Each line from the start of the records through the line containing "GAP = 0.3 *" is to be transcribed exactly, and no other line is to be included.

((

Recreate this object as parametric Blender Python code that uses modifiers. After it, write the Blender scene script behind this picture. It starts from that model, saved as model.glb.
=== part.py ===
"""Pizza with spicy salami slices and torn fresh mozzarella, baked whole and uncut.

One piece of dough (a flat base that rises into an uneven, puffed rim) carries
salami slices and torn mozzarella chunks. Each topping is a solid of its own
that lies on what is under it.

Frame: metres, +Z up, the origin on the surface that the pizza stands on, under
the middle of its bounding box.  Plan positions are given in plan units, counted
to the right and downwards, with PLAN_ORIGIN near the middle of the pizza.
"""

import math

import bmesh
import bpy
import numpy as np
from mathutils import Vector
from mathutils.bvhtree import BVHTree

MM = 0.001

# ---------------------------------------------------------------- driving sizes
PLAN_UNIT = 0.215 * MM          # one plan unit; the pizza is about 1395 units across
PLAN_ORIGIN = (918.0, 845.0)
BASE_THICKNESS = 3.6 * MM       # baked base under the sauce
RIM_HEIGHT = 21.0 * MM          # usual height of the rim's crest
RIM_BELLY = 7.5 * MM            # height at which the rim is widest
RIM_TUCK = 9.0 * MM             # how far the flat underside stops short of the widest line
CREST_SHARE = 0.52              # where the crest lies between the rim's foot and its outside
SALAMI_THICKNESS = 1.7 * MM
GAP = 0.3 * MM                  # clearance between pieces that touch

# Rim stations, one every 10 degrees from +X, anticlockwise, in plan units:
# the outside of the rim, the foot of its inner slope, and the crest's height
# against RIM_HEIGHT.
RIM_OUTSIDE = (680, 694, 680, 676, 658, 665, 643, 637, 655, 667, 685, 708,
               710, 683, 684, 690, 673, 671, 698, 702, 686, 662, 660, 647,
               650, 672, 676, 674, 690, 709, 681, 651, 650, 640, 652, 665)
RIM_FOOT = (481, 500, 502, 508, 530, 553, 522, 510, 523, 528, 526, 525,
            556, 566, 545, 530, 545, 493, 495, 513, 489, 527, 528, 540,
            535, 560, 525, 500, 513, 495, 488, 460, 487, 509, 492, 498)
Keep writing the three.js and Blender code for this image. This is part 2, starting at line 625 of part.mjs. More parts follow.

))

## Answer for this exercise
Recreate this object as parametric Blender Python code that uses modifiers. After it, write the Blender scene script behind this picture. It starts from that model, saved as model.glb.
=== part.py ===
"""Pizza with spicy salami slices and torn fresh mozzarella, baked whole and uncut.

One piece of dough (a flat base that rises into an uneven, puffed rim) carries
salami slices and torn mozzarella chunks. Each topping is a solid of its own
that lies on what is under it.

Frame: metres, +Z up, the origin on the surface that the pizza stands on, under
the middle of its bounding box.  Plan positions are given in plan units, counted
to the right and downwards, with PLAN_ORIGIN near the middle of the pizza.
"""

import math

import bmesh
import bpy
import numpy as np
from mathutils import Vector
from mathutils.bvhtree import BVHTree

MM = 0.001

# ---------------------------------------------------------------- driving sizes
PLAN_UNIT = 0.215 * MM          # one plan unit; the pizza is about 1395 units across
PLAN_ORIGIN = (918.0, 845.0)
BASE_THICKNESS = 3.6 * MM       # baked base under the sauce
RIM_HEIGHT = 21.0 * MM          # usual height of the rim's crest
RIM_BELLY = 7.5 * MM            # height at which the rim is widest
RIM_TUCK = 9.0 * MM             # how far the flat underside stops short of the widest line
CREST_SHARE = 0.52              # where the crest lies between the rim's foot and its outside
SALAMI_THICKNESS = 1.7 * MM
GAP = 0.3 * MM                  # clearance between pieces that touch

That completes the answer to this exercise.